For some it might have been falling too heavy, too fast. Or some being in love but not being able to commit. Some just can’t get close to others, others just get too close. Some want the physical, without the emotional. For others it all starts out so hot, but quite quickly growing so, so cold.

Exploring the attachment style of not only ourselves, but our significant others comes in handy when dysfunctional patterns are on unconscious repeat in our love life. Knowing it can help explain why we do what we do, even when we don’t even know we’re doing it.

Our attachment style influences how we react to our own needs and how we unconsciously try and get them met by others in our lives. It can affect everything from what kind of partners we choose, how we choose them, how we communicate, how close we get, how we argue, and also how our relationships ultimately end. This attachment style is established in our early childhood relationships, and continues to function as a blueprint for relationships in adulthood. If certain patterns played out in our interactions with our main caregivers, like mum and dad, we are going to seek that familiar pattern in our relationships with other adults, often to our own detriment.

There are four main attachment styles; secure, anxious, avoidant and disorganised. About 60 percent of people have a secure attachment style and are those adults who are likely to be more satisfied in their relationships. They are likely to have had parents of their own who allowed them to feel safe, secure and supported in childhood. This pattern plays out the same in their own adult relationships allowing them to feel intimately connected to their partners, but allow them also to be free and independent.
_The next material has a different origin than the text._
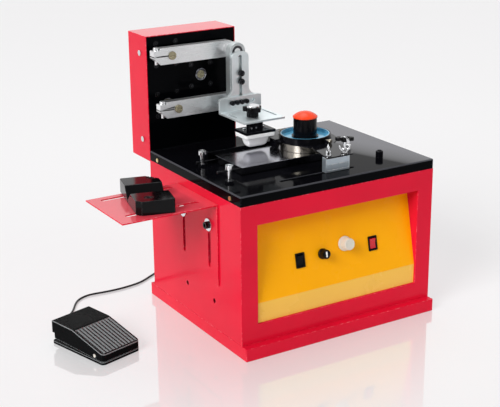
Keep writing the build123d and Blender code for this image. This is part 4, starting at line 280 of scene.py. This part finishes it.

The other three attachment styles tend to be more dysfunctional, and are often a result of a caregiver (s) who were not responsive at times. A child growing up in an environment where they had either neglectful or inconsistent caregiving is likely to lead to an insecure attachment style.

Adults with an anxious attachment style often feel insecure, fearful and have trouble trusting others. They become clingy, demanding or behave in desperate measures to try and alleviate the strong fears of their partner leaving them. They have a need to feel safe and secure constantly, which can often drive a partner away. Unfortunately those who are anxious preoccupied are likely to have caregivers that were inconsistent in their availability.

The avoidant attachment style tends to play out in those who try have a tendency to emotionally distance themselves from those who want to get close to them, and often can come off as not caring and detached. They spend more time in their own head, than connecting with others. But when you think about it, is a protective mechanism that was likely established when they were young, when a caregiver did not meet their needs. The child would have learned very early to meet their own needs rather than expect it from others.

Those with a disorganised attachment style often live in a state of confusion, not knowing what they want. They know what might feel good to them, but not sure how to get it from someone else. Because they are afraid, they are often in a state of overwhelm which can lead them to be in relationships that end up quite dramatic, with big highs and low. Often their blueprint in childhood is one of chaos or abuse; those who are supposed to have loved me the most, are also the ones that hurt me those most. So the confusion as an adult is quite understandable.

Self-awareness of our own attachment style comes in handy as we start making conscious what ordinarily would be unconscious. Often what plays out in a relationship is a result of two walking childhoods, and once that can be talked about, we can make sense of our personal situations, and get a deeper understanding of each others actions that we would have likely personalised before.

With a little work, the blueprint that we thought was laid out in stone during childhood can be changed to be not only a little healthier, but can set us on a pathway to a happier relationship with us being able to meet our own needs and communicating these to those we love.